How Compression, Orchestration, and LangGraph Are Redefining LLM Context Engineering

Context engineering for large language models faces a physical limit: the context window size, which restricts the number of tokens that can be processed and incurs high computational cost. Compression aims to reduce token count while preserving information fidelity and cost‑effectiveness, striking a balance between token reduction and answer quality.

1. Compression Strategies

The core goal of compression is to shrink the context before feeding it to the LLM, maximizing information density and minimizing redundant or low‑value content. Two main philosophies exist:

1.1 Abstractive Compression

Uses a smaller LLM to rewrite or summarize the original context, generating a concise version. While fluent, it may lose critical details or introduce hallucinations.

1.2 Extractive Compression

Selects the most important sentences or phrases from the original text, preserving raw information and avoiding generation errors. Recent research favors extractive methods for their high fidelity.

1.3 Selective Context Compression with LLMLingua

LLMLingua (and its LongLLMLingua variant) measures sentence importance via self‑information or perplexity, ranks sentences, and keeps the top‑scoring ones according to a target compression ratio (e.g., 50%). The process involves:

Use a small model (e.g., GPT‑2) to compute perplexity for each sentence.

Set a compression ratio and select sentences with the highest information density.

Concatenate selected sentences to form the compressed context.

LLMLingua can reduce prompt length by up to 20× while maintaining or improving performance, dramatically lowering API cost and latency.

2. Orchestration (Dynamic Context Routing)

Static pipelines (retrieve → compress → generate) are inflexible. Orchestration dynamically decides which context to use, where to obtain it, and how to combine it, adapting to each request like a conductor directing an orchestra.

2.1 Context Router

A lightweight LLM acts as a router, analyzing user intent and classifying the request into predefined categories (e.g., vector_db_qa). It then routes the task to the most suitable processing path.

2.2 Agentic Orchestration

Agentic orchestration treats the system as an autonomous researcher that plans, executes tool calls, evaluates results, and iteratively refines its strategy. This multi‑step process enables complex queries such as retrieving relevant papers, extracting specific information, and performing deeper searches only when needed.

3. LangGraph for Agentic Workflows

LangGraph models an agent’s workflow as a state graph:

State : Global object that carries intermediate results and context.
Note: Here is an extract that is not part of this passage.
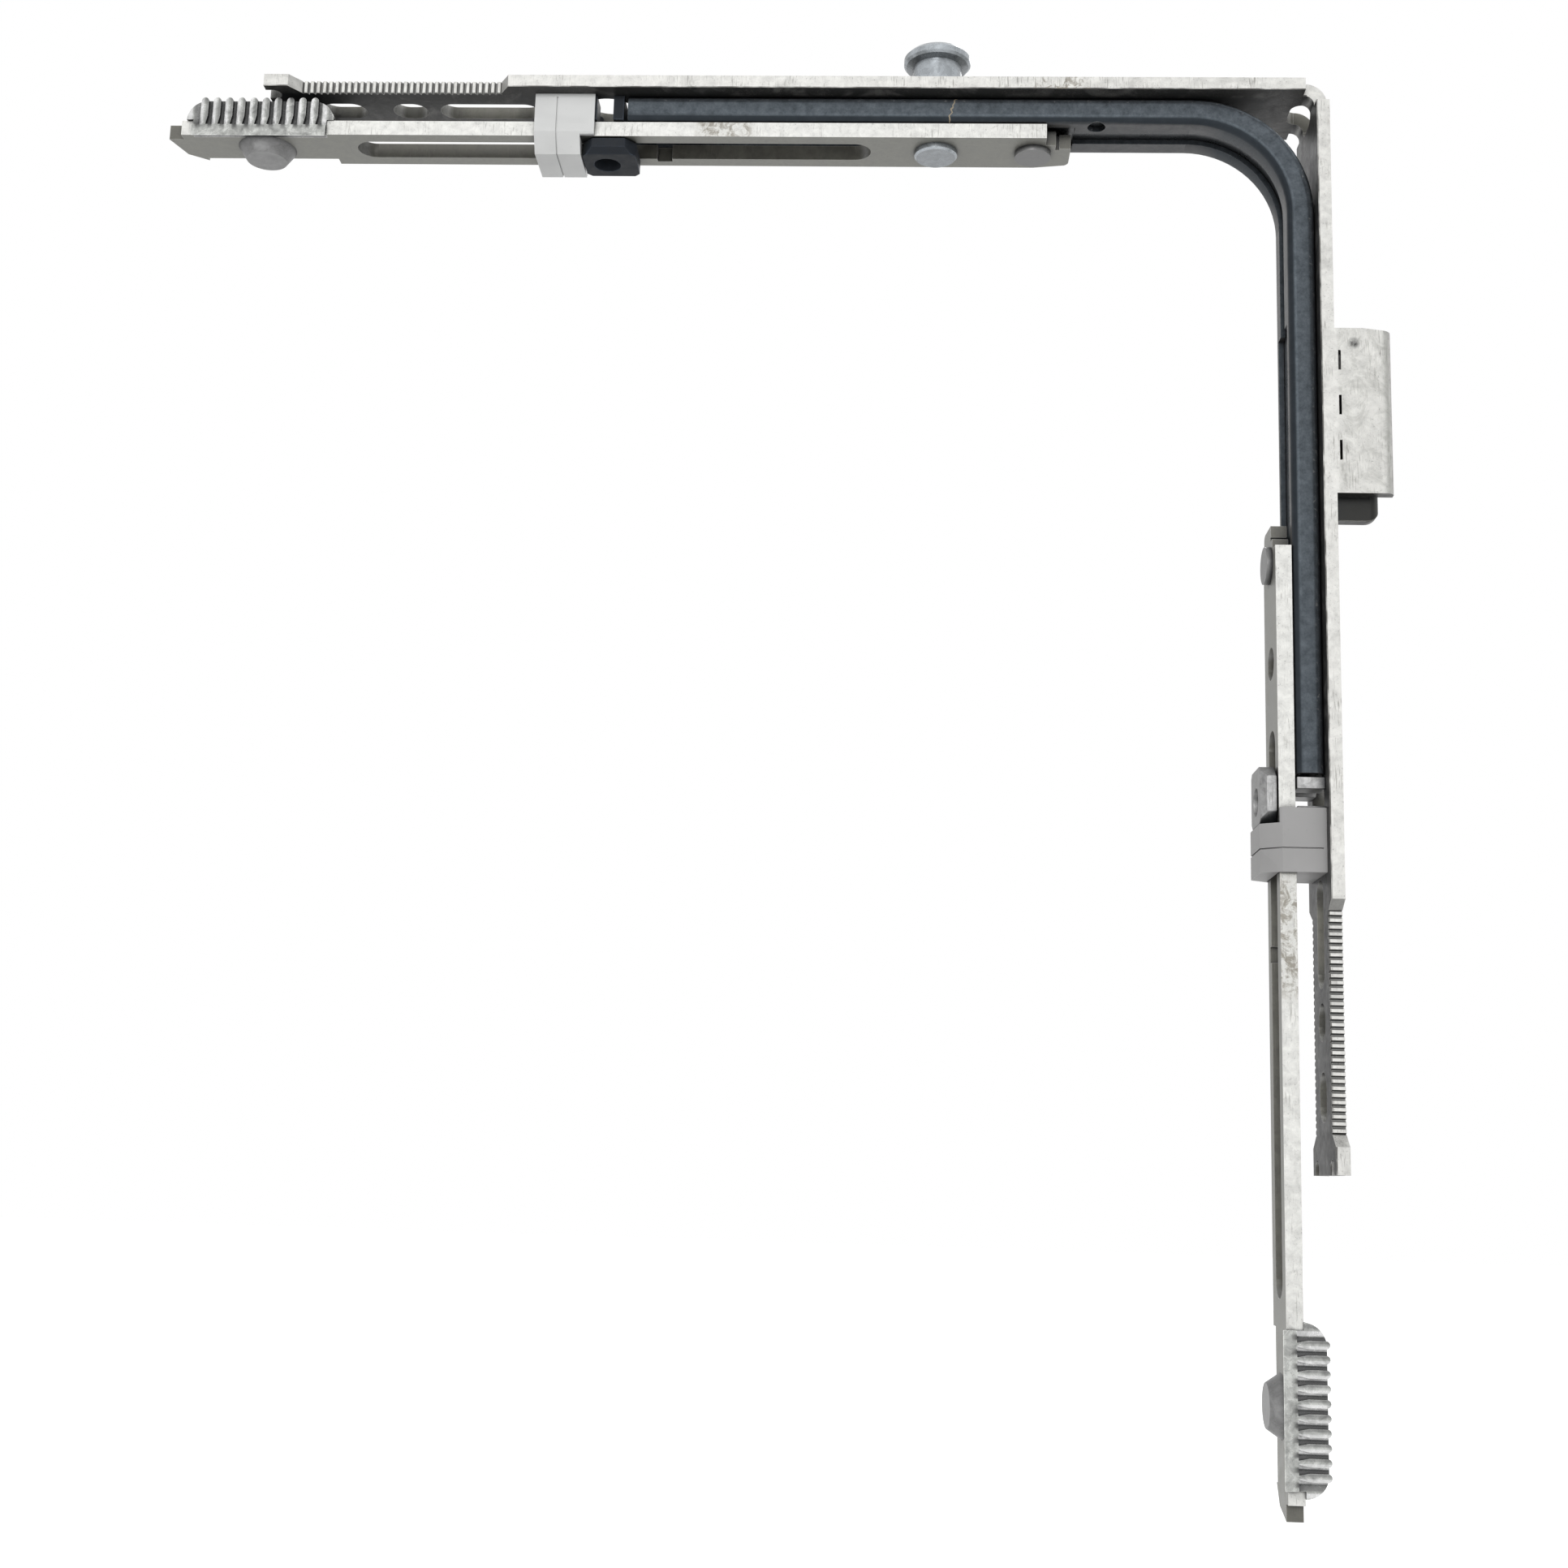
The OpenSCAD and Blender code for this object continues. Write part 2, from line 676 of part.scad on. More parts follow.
// Outline of a rod from its inner end to its outer tip, with the near side at -Y
function rod_outline() = let (
    h = rod_w / 2, notch = nose_step + 0.4, burr = 0.3, tip_setback = 1.85,
    tip_step = rod_len - 2.4, tip_full = rod_len - 4.4
) [
    [nose_len, -h],
    [nose_len, -h + nose_setback],
    [nose_len - 1.6, -h + nose_setback],
    [nose_len - 1.6, -h + nose_setback + notch],
    [nose_len - 2.2, -h + nose_setback + notch],
    [nose_len - 2.2, -h + nose_setback + nose_step],
    [0, -h + nose_setback + nose_step],
    [0, h - nose_drop],
    [nose_taper_len, h],
    [rod_len - tip_taper_len, h],
    [rod_len - tip_blunt_len, h - tip_blunt_drop],
    [rod_len, -h + tip_setback],
    [tip_step, -h + tip_setback],
    [tip_step, -h + burr],
    [tip_full, -h + burr],
    [tip_full, -h]
];

// What is cut away to round the far corner of the rod's inner end
module nose_corner_2d() {
    // The arc's top stands this far past the taper, so that the two cross
    lap = 0.05;
    nose_side = rod_w / 2 - nose_drop * (1 - nose_r / nose_taper_len) + lap;
    difference() {
        translate([-past, nose_side - nose_r]) square([nose_r + past, nose_r + past]);
        translate([nose_r, nose_side - nose_r]) circle(r = nose_r);
    }
}

module rod_body() {
    difference() {
        translate([0, 0, -rod_inner]) linear_extrude(rod_t) difference() {
            polygon(rod_outline());
            nose_corner_2d();
            slot_2d(slot_from, slot_to, slot_w);
            // Assembly notch in the far wall of the slot
            translate([rod_notch_at, slot_w / 2 - past]) square([rod_notch_len, past + rod_notch_deep]);
            // Waist gripped by the coupling block's rails
            translate([block_mid - rail_len / 2, -rod_w / 2 - past])
                square([rail_len, rod_waist + past]);
            translate([block_mid - rail_len / 2, rod_w / 2 - far_waist])
                square([rail_len, far_waist + past]);
            translate([block_mid, 0]) circle(d = block_shank_d);
            translate([strip_rivet_at, 0]) circle(d = strip_shank_d);
        }
        translate([cam_hole_at, 0, -rod_inner - past]) cylinder(d = cam_stub_d, h = rod_t + 2 * past);
    }
}

module top_drive_rod() {
    color("lightgray") on_top_leg() translate([top_rod_at, 0, 0]) rod_body();
}

module side_drive_rod() {
    color("lightgray") on_side_leg() translate([side_rod_at, 0, 0]) rod_body();
}

// A strip rivet: a head on the rod's inner face and a flat head behind the strips
module strip_rivet() {
    translate([strip_rivet_at, 0, -rod_inner - strip_head_h])
        cylinder(d = strip_head_d, h = strip_head_h);
    translate([strip_rivet_at, 0, -rod_inner - weld])
        cylinder(d = strip_shank_d, h = rod_inner - strip_foot_top + 2 * weld);
    translate([strip_rivet_at, 0, -strip_foot_top])
        cylinder(d = strip_foot_d, h = strip_foot_t);
}

module top_strip_rivet() {
    color("gray") on_top_leg() translate([top_rod_at, 0, 0]) strip_rivet();
}

module side_strip_rivet() {
    color("gray") on_side_leg() translate([side_rod_at, 0, 0]) strip_rivet();
}

// Section of the cam from its axis outward, turned round the axis
module mushroom_cam() {
    rim = 0.35;
    rivet_rim = 0.3;
    stub = cam_stub_d / 2;
    color("lightsteelblue") on_top_leg() translate([cam_at, 0, 0]) rotate_extrude() polygon([
        [0, -rod_inner - cam_rivet_h],
        [cam_rivet_d / 2 - rivet_rim, -rod_inner - cam_rivet_h],
        [cam_rivet_d / 2, -rod_inner - cam_rivet_h + rivet_rim],
        [cam_rivet_d / 2, -rod_inner],
        [stub, -rod_inner],
        [stub, -rod_outer],
        [cam_shank_d / 2, -rod_outer],
        [cam_shank_d / 2, cam_gap],
        [cam_neck_d / 2, cam_gap],
        [cam_neck_d / 2, cam_h - cam_head_t - rim],
        [cam_head_d / 2 - rim, cam_h - cam_head_t],
        [cam_head_d / 2, cam_h - cam_head_t + rim],
        [cam_head_d / 2, cam_h - 2 * rim],
        [cam_head_d / 2 - 2 * rim, cam_h],
        [0, cam_h]
    ]);
}

// How far the block's rounded ends lie below its crest at a place along it, from its middle
function end_fall(x) =
    let (out = max(0, abs(x) - block_len / 2 + block_end_r))
    block_end_r - sqrt(pow(block_end_r, 2) - pow(out, 2));

module coupling_block() {
    for (i = [0 : rib_count - 1]) {
        x = (i - (rib_count - 1) / 2) * rib_pitch;
        translate([block_mid + x, 0, 0]) rib(block_crest + end_fall(x));
    }
    block_core();
    translate([block_mid - rail_len / 2, 0, 0]) rotate([90, 0, 90])
        linear_extrude(rail_len) rail_section();
}

// Section of the two rails that grip the rod's waist: X across the block, Y outward
module rail_section() {
    core = core_w / 2;
    rod = rod_w / 2;
    polygon([
        [-core, -rod_outer + rail_lap], [-core, -rail_lip_top], [-block_w / 2, -rail_lip_top],
        [-block_w / 2, -rail_bottom], [-rod, -rod_inner], [-rod + rod_waist, -rod_inner],
        [-rod + rod_waist, -rod_outer + rail_lap]
    ]);
    polygon([
        [core, -rod_outer + rail_lap], [core, -far_rail_bottom],
        [rod - far_waist, -far_rail_bottom], [rod - far_waist, -rod_outer + rail_lap]
    ]);
}

// The core carries the ribs and rounds off the block's two ends
module block_core() {
    translate([block_from, core_w / 2, 0]) rotate([90, 0, 0]) linear_extrude(core_w) difference() {
        translate([0, -rod_outer]) square([block_len, rod_outer - core_crest]);
        core_corner_2d();
        translate([block_len, 0]) mirror([1, 0]) core_corner_2d();
    }
}

module core_corner_2d() {
    r = block_end_r;
    difference() {
        translate([-past, -core_crest - r]) square([r + past, r + past]);
        translate([r, -core_crest - r]) circle(r = r);
    }
}

module rib(crest) {
    foot_top = -rail_lip_top + rib_foot_h;
    block([-rib_t / 2, -block_w / 2, foot_top], [rib_t / 2, block_w / 2, -crest - rib_t / 2]);
    translate([0, -core_w / 2 + past, 0]) rotate([90, 0, 0])
        linear_extrude(rib_side_h + past) polygon([
            [-rib_t / 2, foot_top + weld], [rib_t / 2, foot_top + weld],
            [rib_foot_t / 2, -rail_lip_top - past], [-rib_foot_t / 2, -rail_lip_top - past]
        ]);
    translate([0, block_w / 2, -crest - rib_t / 2]) rotate([90, 0, 0])
        cylinder(d = rib_t, h = block_w, $fn = 32);
}

module top_coupling_block() {
    color("silver") on_top_leg() translate([top_rod_at, 0, 0]) difference() {
        coupling_block();
        block_rivet();
    }
}

module side_coupling_block() {
    color("silver") on_side_leg() translate([side_rod_at, 0, 0]) difference() {
        coupling_block();
        block_rivet();
    }
}

module block_rivet() {
    shank_to = block_crest + past;
    translate([block_mid, 0, -rod_inner - block_head_h])
        cylinder(d1 = block_crown_d, d2 = block_head_d, h = block_head_h);
    translate([block_mid, 0, -rod_inner - weld])
        cylinder(d = block_shank_d, h = rod_inner + weld - shank_to);
}

module top_block_rivet() {
    color("darkgray") on_top_leg() translate([top_rod_at, 0, 0]) block_rivet();
}

module side_block_rivet() {
    color("darkgray") on_side_leg() translate([side_rod_at, 0, 0]) block_rivet();
}

// Boss drawn round the screw's axis, with its head on the inner side of the rod
module screw_boss() {
    head_top = rod_inner + boss_gap;
    stem_w = slot_w - 2 * boss_gap;
    difference() {
        union() {
            translate([-boss_shift, 0, 0]) boss_head(head_top);
            block([-feet_len / 2, -stem_w / 2, -head_top - weld], [feet_len / 2, stem_w / 2, -plate_t]);
            block([-feet_len / 2, -feet_w / 2, -rod_outer + boss_gap],
                  [feet_len / 2, feet_w / 2, -plate_t]);
        }
        block([-feet_gap / 2, -feet_w, -head_top], [feet_gap / 2, feet_w, 0]);
        translate([0, 0, -head_top - boss_h - past]) cylinder(d = screw_d, h = head_top + boss_h);
    }
}

module boss_head(top) {
    l = boss_len / 2;
    w = boss_w / 2;
    c = boss_corner;
    intersection() {
        translate([0, 0, -top - boss_h]) linear_extrude(boss_h) polygon([
            [-l, -w + c], [-l + c, -w], [l - c, -w], [l, -w + c],
            [l, w - c], [l - c, w], [-l + c, w], [-l, w - c]
        ]);
        translate([-l, 0, -top]) rotate([90, 0, 90]) linear_extrude(boss_len) polygon([
            [-w, 0], [-w, -boss_h + boss_chamfer], [-w + boss_chamfer, -boss_h],
            [w - boss_chamfer, -boss_h], [w, -boss_h + boss_chamfer], [w, 0]
        ]);
    }
}

module top_screw_boss() {
    color("slategray") on_top_leg() translate([screw_at, 0, 0]) screw_boss();
}

module side_screw_boss() {
    color("darkgray") on_side_leg() translate([screw_at, 0, 0]) screw_boss();
}

// Section of the clip: X across the leg, Y outward
module clip_section() {
    w = clip_w / 2;
    slope_from = -rod_inner + clip_slope_rise;
    polygon([
        [-w, -plate_t], [-w, slope_from], [-w + clip_slope_w, -clip_bottom],
        [w - clip_slope_w, -clip_bottom], [w, slope_from], [w, -plate_t]
    ]);
}

module clip() {
    difference() {
        union() {
            translate([clip_from, 0, 0]) rotate([90, 0, 90])
                linear_extrude(clip_to - clip_from) clip_section();
            translate([clip_peg_at, 0, -plate_t - weld]) cylinder(d = clip_peg_d, h = plate_t + weld);
        }
        // Passage of the rod
        block([clip_from - past, -rod_w / 2 - clip_gap, -rod_inner - clip_gap],
              [clip_to + past, rod_w / 2 + clip_gap, -rod_outer + clip_gap]);
        // Room for the boss head on the inner side, and for its feet under the faceplate
        block([clip_from - past, -clip_w, -clip_bottom - past],
              [clip_inner_from, clip_w, -rod_inner]);
        block([clip_from - past, -feet_w / 2 - clip_feet_gap, -rod_outer],
              [screw_at + feet_len / 2 + clip_boss_gap, feet_w / 2 + clip_feet_gap,
               -plate_t + past]);
        // Parting groove round the outside
        difference() {
            block([clip_peg_at, -clip_w, -clip_bottom - past],
                  [clip_peg_at + parting_w, clip_w, -plate_t - past]);
            translate([clip_from, 0, 0]) rotate([90, 0, 90]) linear_extrude(clip_to - clip_from)
                clip_groove_core();
        }
    }
}

module clip_groove_core() {
    w = clip_w / 2 - parting_w;
    slope_from = -rod_inner + clip_slope_rise;
    slope_to = -clip_bottom + parting_w;
    polygon([
        [-w, 0], [-w, slope_from], [-w + clip_slope_w, slope_to],
        [w - clip_slope_w, slope_to], [w, slope_from], [w, 0]
    ]);
}

module top_clip() {
    color("lightgray") on_top_leg() clip();
}

module side_clip() {
    color("dimgray") on_side_leg() clip();
}

// Near side of the catch, and the middle of the foot beside it
function catch_side() = -plate_w / 2 + plate_t + catch_gap;
function catch_foot_mid() = catch_side() + (catch_t + catch_foot_reach) / 2;

// Rivet that holds the catch, countersunk in the faceplate's inner face
module catch_rivet_solid() {
    translate([catch_from + catch_foot_len / 2, catch_foot_mid(), 0]) {
        translate([0, 0, -plate_t])
            cylinder(d1 = catch_rivet_head_d, d2 = catch_rivet_d, h = plate_t / 2);
        translate([0, 0, -plate_t / 2 - weld])
            cylinder(d = catch_rivet_d, h = plate_t / 2 + catch_t + 2 * weld);
        translate([0, 0, catch_t]) cylinder(d = catch_rivet_head_d, h = catch_rivet_head_h);
    }
}

module catch_rivet() {
    color("silver") on_side_leg() catch_rivet_solid();
}

// An upright plate behind the flange, with a foot riveted to the faceplate
module flange_catch() {
    color("dimgray") on_side_leg() difference() {
        union() {
            catch_plate();
            block([catch_from, catch_side(), 0],
                  [catch_from + catch_foot_len, catch_side() + catch_foot_reach, catch_t]);
        }
        catch_rivet_solid();
    }
}

module catch_plate() {
    intersection() {
        translate([catch_from, catch_side() + catch_t, 0]) rotate([90, 0, 0])
            linear_extrude(catch_t) {
                square([catch_len - catch_corner_r, catch_h]);
                square([catch_len, catch_h - catch_corner_r]);
                translate([catch_len - catch_corner_r, catch_h - catch_corner_r])
                    circle(r = catch_corner_r);
            }
        translate([catch_from, catch_side(), 0]) rotate([90, 0, 90])
            linear_extrude(catch_len) difference() {
                square([catch_t, catch_h]);
                edge_cut_2d(catch_h, catch_edge_r);
            }
    }
}

faceplate();
corner_guide();
guide_rivets();
outer_spring_strip();
middle_spring_strip();
inner_spring_strip();
top_drive_rod();
side_drive_rod();
top_strip_rivet();
side_strip_rivet();
mushroom_cam();
top_coupling_block();
side_coupling_block();
top_block_rivet();
side_block_rivet();
top_screw_boss();
side_screw_boss();
top_clip();
side_clip();
flange_catch();
catch_rivet();
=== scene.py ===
"""Looks of the espagnolette corner drive, in metres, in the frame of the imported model."""
import math

import bpy
from mathutils import Matrix, Vector

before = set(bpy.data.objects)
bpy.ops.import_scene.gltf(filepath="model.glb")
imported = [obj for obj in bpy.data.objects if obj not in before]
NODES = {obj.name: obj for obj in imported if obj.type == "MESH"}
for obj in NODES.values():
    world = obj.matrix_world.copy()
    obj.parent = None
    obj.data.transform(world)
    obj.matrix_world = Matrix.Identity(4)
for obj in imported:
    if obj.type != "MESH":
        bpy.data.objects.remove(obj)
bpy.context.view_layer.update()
MM = 0.001

# Camera: the photograph's viewing point and angles, in millimetres and radians
IMAGE_WIDTH = 1932
FOCAL_PX = 2600.0
SENSOR_MM = 36.0
CAMERA_AT = (47.315, -311.258, -170.12)
YAW, PITCH, ROLL = 0.0517, -0.1867, 0.0302

# Dark smudge near the flange's upper end
SMUDGE_AT = (0.1155, -0.008, -0.0434)

# Tan fibre on the guide: where it would reach Z = 0, and its lean
FIBRE_X = -0.0557
FIBRE_SLOPE = 0.25

# Distance from one rib of the coupling blocks to the next
RIB_PITCH_MM = 1.97

# Stage
FLOOR_Z = -0.26
FLOOR_SIZE = 6.0


def camera_rotation():
    """Columns are the camera's right, up and backward directions in the row frame."""
    cy, sy = math.cos(YAW), math.sin(YAW)
    cp, sp = math.cos(PITCH), math.sin(PITCH)
    cr, sr = math.cos(ROLL), math.sin(ROLL)
    turn_y = Matrix(((cy, 0, sy), (0, 1, 0), (-sy, 0, cy)))
    turn_x = Matrix(((1, 0, 0), (0, cp, -sp), (0, sp, cp)))
    turn_z = Matrix(((cr, -sr, 0), (sr, cr, 0), (0, 0, 1)))
    view = turn_z @ turn_x @ turn_y
    right, down, forward = (Vector((r[0], r[2], -r[1])) for r in view)
    return Matrix((right, -down, -forward)).transposed()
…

Nodes : Actions such as LLM calls or tool invocations.

Edges : Conditional transitions that determine the next node based on the current state.

This structure supports loops, branches, and dynamic routing, making it ideal for building sophisticated Agentic RAG pipelines.

4. Best Practices

When implementing compression and orchestration:

Choose extractive compression for tasks requiring high factual accuracy.

Use LLMLingua or LongLLMLingua for large‑context scenarios (“Lost in the Middle” problem).

Apply a router to avoid unnecessary tool calls for simple fact‑lookup queries.

Leverage agentic orchestration for multi‑step, knowledge‑intensive tasks.

Model the workflow with LangGraph to keep the code modular, readable, and easily extensible.

By combining these techniques, systems can transition from rigid “worker” pipelines to intelligent “foreman” orchestrators that dynamically allocate resources, reduce latency, and improve answer quality.